As the film progresses, two characters come to the foreground. Leonardo GrigliĆ© is a mysteriously wealthy middle aged Italian impresario, who quite reminded me of Boris Yeltsin (including his penchants for vodka and tanks). Leo has a magnificent house stuffed to the gills with art and artifacts, and is constantly entertaining, though he constantly complain that everything is “boring.” Nothing could be worse for him than a moment of boredom, and his curious ways of filling the time are consistently hilarious. He often hires Diliana Georgieva, a young aspiring actress/model/singer from Bulgaria, to come perform at his parties. We follow the two of them as their lives twist and turn, always around the central elements of partying and performing (which both do equally with a great lack of inhibition). Slowly, the desperation and confusion in both becomes clear: that feeling of self-erasure is reified (in fascinatingly opposing ways). With Diliana, we learn of a past she ran from, secrets she’s kept, and watch as she works to settle herself down in this new, boyfriend-less, Kung Fu studying, way.

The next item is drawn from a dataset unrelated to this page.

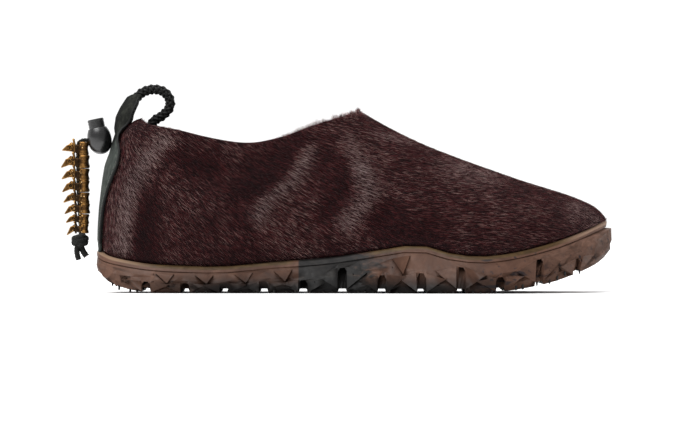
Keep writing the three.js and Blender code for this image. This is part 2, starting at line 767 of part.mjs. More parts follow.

Leo, however, tries to clean himself up, but to do so up and leaves China for Moscow, departing still a mystery. In the Q & A, Arong told the audience that no one ever knew where Leo’s money came from, or exactly who he really was.
Throughout the film, Arong’s startling editing propels the characters forward in a pulsing freefall. Her sense of narrative is excellent, and her jarring edits create just the right feeling of dislocation and symbolic inevitability. Having shown Arong’s “Lao Shan, Lao Yin (Old Mountains, Old Shadows)” at Rooftop last summer, I was really pleased to see her make such an accomplished debut feature.
Also of note, it’s great to see a program of films made by women, still underrepresented among film directors.